> [Objective] Copy out only those lines running from the line with "Model this object" to the end of the listing, keeping each one exactly as it is.

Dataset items
▶
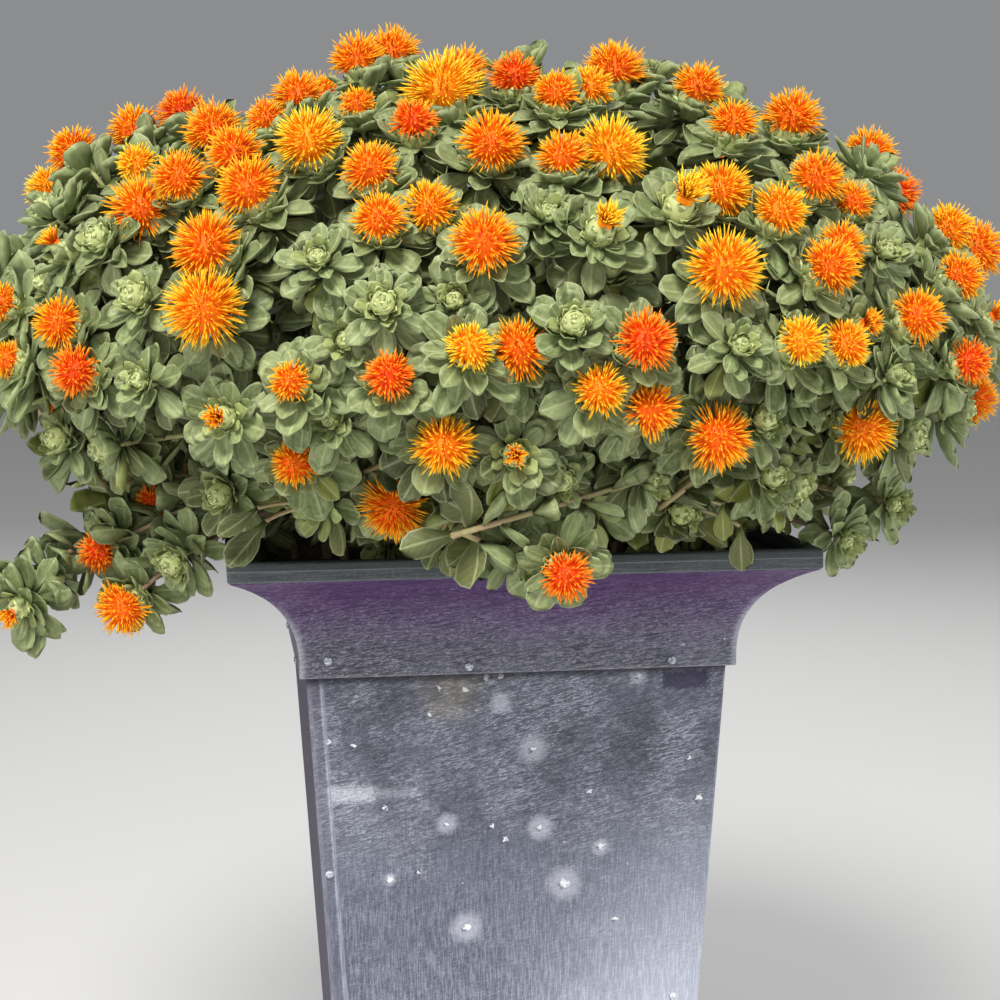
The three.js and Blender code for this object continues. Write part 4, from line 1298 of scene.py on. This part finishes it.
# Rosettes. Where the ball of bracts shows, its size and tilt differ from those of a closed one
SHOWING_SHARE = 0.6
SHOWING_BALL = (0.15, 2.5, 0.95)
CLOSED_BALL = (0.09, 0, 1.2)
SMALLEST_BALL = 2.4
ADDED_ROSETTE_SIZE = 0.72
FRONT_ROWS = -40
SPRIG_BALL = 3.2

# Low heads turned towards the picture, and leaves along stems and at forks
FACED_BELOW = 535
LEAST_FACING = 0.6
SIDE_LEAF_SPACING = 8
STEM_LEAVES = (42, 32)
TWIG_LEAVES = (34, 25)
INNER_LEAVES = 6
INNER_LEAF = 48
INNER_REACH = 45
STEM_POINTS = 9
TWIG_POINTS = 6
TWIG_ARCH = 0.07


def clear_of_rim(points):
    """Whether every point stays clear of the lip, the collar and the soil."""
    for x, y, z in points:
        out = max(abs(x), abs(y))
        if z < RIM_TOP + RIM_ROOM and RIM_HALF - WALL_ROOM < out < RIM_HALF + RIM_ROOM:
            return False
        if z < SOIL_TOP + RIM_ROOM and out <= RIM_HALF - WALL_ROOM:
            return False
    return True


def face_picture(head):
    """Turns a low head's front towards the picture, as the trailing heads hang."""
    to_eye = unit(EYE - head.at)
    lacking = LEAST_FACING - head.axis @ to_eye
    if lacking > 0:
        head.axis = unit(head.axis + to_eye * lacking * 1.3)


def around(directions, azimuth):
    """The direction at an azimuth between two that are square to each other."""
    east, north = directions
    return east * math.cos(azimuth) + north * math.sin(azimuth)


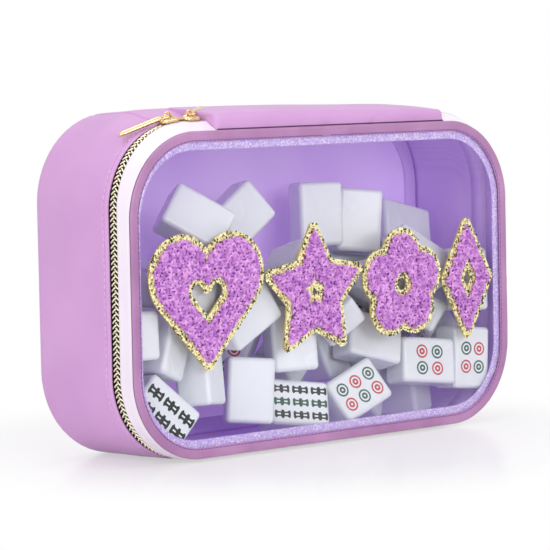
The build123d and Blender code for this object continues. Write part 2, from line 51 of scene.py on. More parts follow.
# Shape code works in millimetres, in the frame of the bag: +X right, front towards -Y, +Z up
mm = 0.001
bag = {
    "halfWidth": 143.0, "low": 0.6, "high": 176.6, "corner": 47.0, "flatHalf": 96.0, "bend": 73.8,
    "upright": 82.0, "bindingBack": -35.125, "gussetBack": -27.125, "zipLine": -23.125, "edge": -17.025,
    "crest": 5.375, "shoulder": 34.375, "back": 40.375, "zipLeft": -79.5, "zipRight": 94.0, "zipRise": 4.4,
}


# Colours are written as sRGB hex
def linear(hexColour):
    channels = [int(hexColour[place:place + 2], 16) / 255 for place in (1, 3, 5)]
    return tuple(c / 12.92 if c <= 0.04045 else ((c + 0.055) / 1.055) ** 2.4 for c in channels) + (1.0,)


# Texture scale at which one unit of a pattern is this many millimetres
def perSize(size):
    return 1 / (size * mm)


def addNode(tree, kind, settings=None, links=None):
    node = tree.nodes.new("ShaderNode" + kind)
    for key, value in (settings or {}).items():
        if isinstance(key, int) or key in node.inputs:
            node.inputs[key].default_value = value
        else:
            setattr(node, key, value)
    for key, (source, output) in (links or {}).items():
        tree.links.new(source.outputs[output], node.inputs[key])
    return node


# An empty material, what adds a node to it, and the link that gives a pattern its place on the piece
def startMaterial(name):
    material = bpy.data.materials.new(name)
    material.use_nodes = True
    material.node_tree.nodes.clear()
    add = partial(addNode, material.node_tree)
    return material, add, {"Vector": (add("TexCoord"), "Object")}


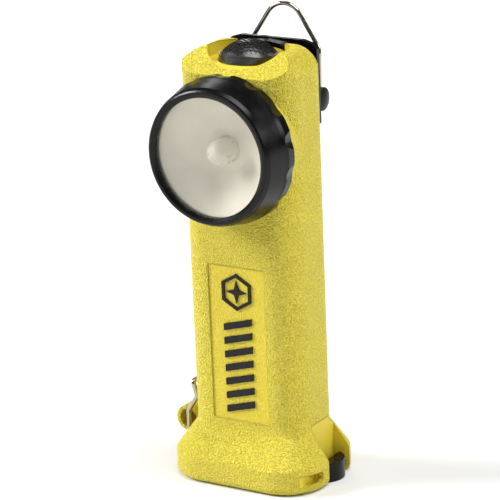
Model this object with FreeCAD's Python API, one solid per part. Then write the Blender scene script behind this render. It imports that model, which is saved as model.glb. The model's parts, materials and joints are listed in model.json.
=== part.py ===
◀
> [Response]
Model this object with FreeCAD's Python API, one solid per part. Then write the Blender scene script behind this render. It imports that model, which is saved as model.glb. The model's parts, materials and joints are listed in model.json.
=== part.py ===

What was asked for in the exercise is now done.